Tuesday, October 18, 2011

oh! She's so grown-up!

While Rachel and I were cuddling in her bed tonight, I made sure to thank her profusely for all the grown-up things she did today. A sampling:

--At Oregon Park, a cool new park we discovered off Sandy Boulevard, I lugged her snack bag and the car keys to a table while we raced around the play structure. "I need a REST!" Rachel said, huffing and puffing. We were sitting on a bench when she said she wanted the snack bag. I pointed it out to her on a distant picnic table and she immediately offered to get it. She lugged the whole thing back, plus the car keys, without a fuss. Then, on the long walk back to the car, she offered to carry the bag all the way.

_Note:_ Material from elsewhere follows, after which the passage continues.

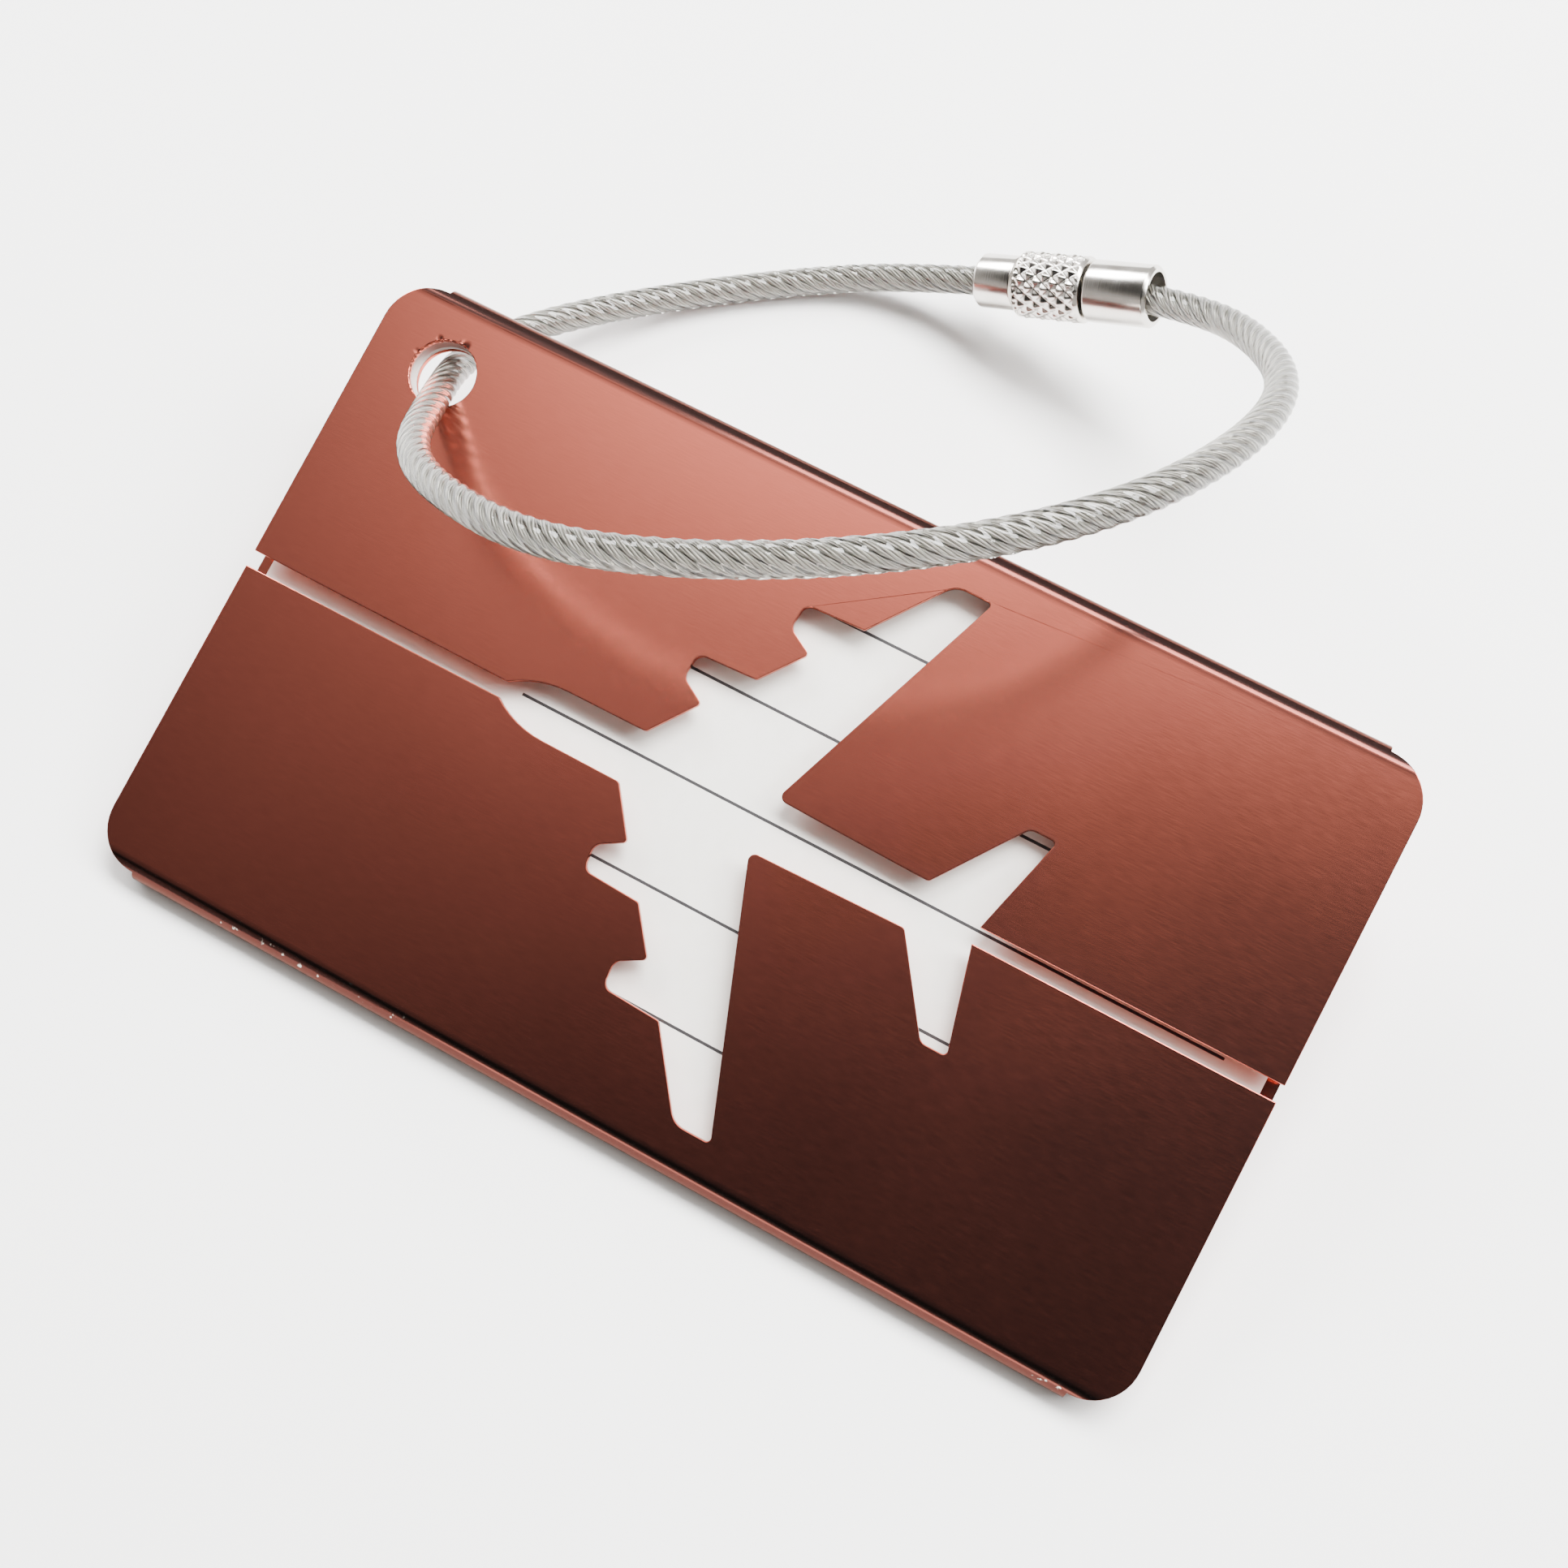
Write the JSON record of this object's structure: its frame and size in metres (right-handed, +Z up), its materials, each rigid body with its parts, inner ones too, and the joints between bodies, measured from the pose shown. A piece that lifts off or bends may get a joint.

--At home, she sat in the living room paging through her fairy tales book while I made her dinner. Then she ate a whole bunch of chicken, part of a piece of steak, and asked for dessert. I told her I wanted her to finish her rotini. We had a discussion about how many bites it would take before she could get dessert, and I said probably more than 12. She stopped counting at 34! And almost all of the rotini was gone! I gave her ice cream. "I want a lot of ice cream," she said. "What's a lot?" I teased. "A hundred," she answered. "A million!"

--After we finished reading books and cuddling in the glider, she brushed her teeth all by herself and insisted on getting her washcloth out and washing her face all by herself. She let me put soap on the cloth, but that was it. Then she did a great job of washing her hands and wiping them on the hand towel.

--In the bedroom, she took off her clothes, grabbed the basket where her pajamas are kept, dragged it to the middle of the room, searched for her snowflake-covered jammies, smoothed the pink gingham lining of the basket to make it look pretty, then lugged the basket back to its place under the changing table. Then she insisted on putting her jammes on all by herself.

And in the past few days, she has:

--Voluntarily gotten the dustpan and brush after a particularly crumbly meal, swept up the crumbs under her seat, dumped them in the garbage and returned both to their place in the closet. Drew didn't even suggest she do it; she shocked him by volunteering.

--Gotten herself dressed in the morning. Today she told Drew, "I can get dressed myself. Go downstairs and brush your teeth, Daddy." When he returned she had put herself in what he described as a perfectly acceptable outfit. (Of course I never got to see it because she peed all over herself at naptime, which means she's not fully independent. But, oh, she's getting there!)

This is why we call her Rachel the Wonder Child.